Manifesto di Rivolta Femminile, written in the USA, is a real attack on the entire patriarchal cultural system that places the male/female relationship in a power system that Lonzi claims must be deconstructed if women are to be truly liberated from the cultural constraints in which they live. In her manifesto, Lonzi goes beyond the concept of equality, which would imply acceptance of the power system in place. Lonzi’s position is one of difference, which wants to bring about a global change in the civilisation that has imprisoned women. Once patriarchy has been dismantled, Lonzi does not want to replace one ideology with another, she does not wish to be in power, Lonzi goes further, towards the annihilation of the very concept of power and the dissolution of all ideology, so that we can live in a world where imagination and unpredictability can open new doors, in a free and unpredictable world. In his own words: Vogliamo essere all’altezza di un mondo senza risposte (We want to live up to a world without answers).

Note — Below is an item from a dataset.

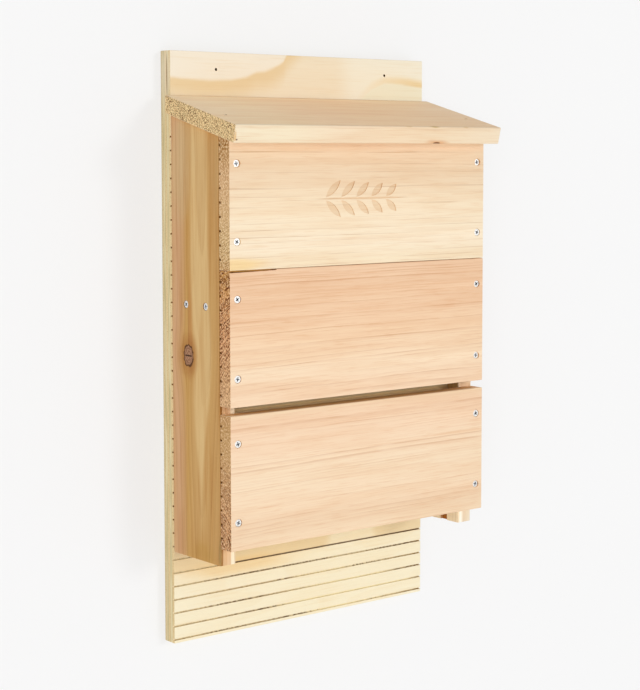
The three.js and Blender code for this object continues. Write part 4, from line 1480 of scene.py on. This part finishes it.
# %% Wall and floor
def backdrop(name, corner, size, turn, glow, paper, one_sided):
    bpy.ops.object.select_all(action="DESELECT")
    bpy.ops.mesh.primitive_plane_add(size=size, location=corner, rotation=turn)
    sheet = bpy.context.object
    sheet.name = name
    bpy.ops.object.transform_apply(location=True, rotation=True, scale=True)
    material, tree, surface = start_material(name)
    tree.nodes.remove(surface)
    output = tree.nodes["Material Output"]
    white = add(tree, "BsdfDiffuse", {"Color": paper})
    shine = add(tree, "Emission", {"Color": (1, 1, 1, 1), "Strength": glow})
    both = add(tree, "AddShader", {0: white, 1: shine})
    clear = add(tree, "BsdfTransparent")
    seen = add(tree, "LightPath")
    if one_sided:
        behind = add(tree, "NewGeometry", output="Backfacing")
        seen = times(tree, seen, minus(tree, 1.0, behind))
        tree.links.new(add(tree, "MixShader", {0: seen, 1: clear, 2: both}), output.inputs["Surface"])
    else:
        tree.links.new(both, output.inputs["Surface"])
    sheet.data.materials.append(material)
    print("backdrop:", name)


WALL_GLOW = 0.605
FLOOR_GLOW = 0.7
PAPER = (0.324, 0.324, 0.324, 1)
FLOOR_Z = -1.2
WALL_SIZE, FLOOR_SIZE = 12, 14
backdrop("wall", (0, 0.5 * MM, 0), WALL_SIZE, (math.pi / 2, 0, 0), WALL_GLOW, PAPER, True)
backdrop("floor", (0, 0, FLOOR_Z), FLOOR_SIZE, (0, 0, 0), FLOOR_GLOW, PAPER, False)

# %% [markdown]
# A white world lights everything evenly. A broad soft sun from the front right makes the front
# boards the brightest, as in the photograph, and a second one, broader and lower, comes from beside
# the camera and reaches into the slot and the grooves. One hard lamp would be simpler, but it
# would draw dark shadows that the real box doesn't have.

# %% World and sun
WORLD_LIGHT = 0.55
WHITE_BEHIND = 0.94
KEY_LIGHT, KEY_TURN, KEY_LIFT, KEY_WIDTH = 0.196, 24, 12, 14
FILL_LIGHT, FILL_TURN, FILL_LIFT, FILL_WIDTH = 0.24, -40, 3, 25

world = bpy.data.worlds.new("world")
world.use_nodes = True
bpy.context.scene.world = world
tree = world.node_tree
rays = add(tree, "LightPath").node
direct = calc(tree, "MAXIMUM", rays.outputs["Is Camera Ray"],
              calc(tree, "MAXIMUM", rays.outputs["Is Glossy Ray"], rays.outputs["Is Transmission Ray"]))
strength = calc(tree, "MULTIPLY_ADD", direct, WHITE_BEHIND - WORLD_LIGHT, WORLD_LIGHT)
background = tree.nodes["Background"]
background.inputs["Color"].default_value = (1, 1, 1, 1)
tree.links.new(strength, background.inputs["Strength"])


def broad_sun(name, light, turn, lift, width):
    data = bpy.data.lights.new(name, "SUN")
    data.energy = light * math.pi
    data.angle = math.radians(width)
    sun = bpy.data.objects.new(name, data)
    bpy.context.scene.collection.objects.link(sun)
    sun.rotation_euler = (math.radians(90 - lift), 0, math.radians(turn))
    print(name, "sun at", light)


broad_sun("key", KEY_LIGHT, KEY_TURN, KEY_LIFT, KEY_WIDTH)
broad_sun("fill", FILL_LIGHT, FILL_TURN, FILL_LIFT, FILL_WIDTH)

bpy.context.scene.view_settings.view_transform = "Standard"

Sputiamo su Hegel (We spit on Hegel) attacks the pillars of European progressive culture: Hegel, Marx, Lenin, Freud. Their vision, even when it seems to give rise to a cultural revolution, has perpetrated the subordination of the women’s question in every sphere: philosophical, economic and sexual. On all of them Lonzi spits.
La donna clitoridea e quella vaginale (The Clitoral Woman and the Vaginal Woman) reveals the great deception within the idea of female sexuality conceived, told and perpetrated for the use and consumption of men. Lonzi invokes pleasure that is finally free from mere penetration, aimed at controlling and containing female sexuality: the clitoral woman is a liberated woman, psychically autonomous in sex and self-seeking.
Once the myth of the patriarchal family has been dismantled and true sexual pleasure has been rediscovered, the woman is also ready for the re-appropriation of a free motherhood, linked to care and untied from the restricted institution of the mononuclear family. The radicality of her thought, always written in an assertive and bold language, which aims at deconstructing from its roots western thinking seen as a system of power is still, years later, a current vision: we will not succeed in liberating women unless we attack the foundations of patriarchal culture.
Carla Lonzi (1931-1982) is the sister of Marta Lonzi, architect and also member of Rivolta Femminile. Raffaella Poletti has written annotations on her writing.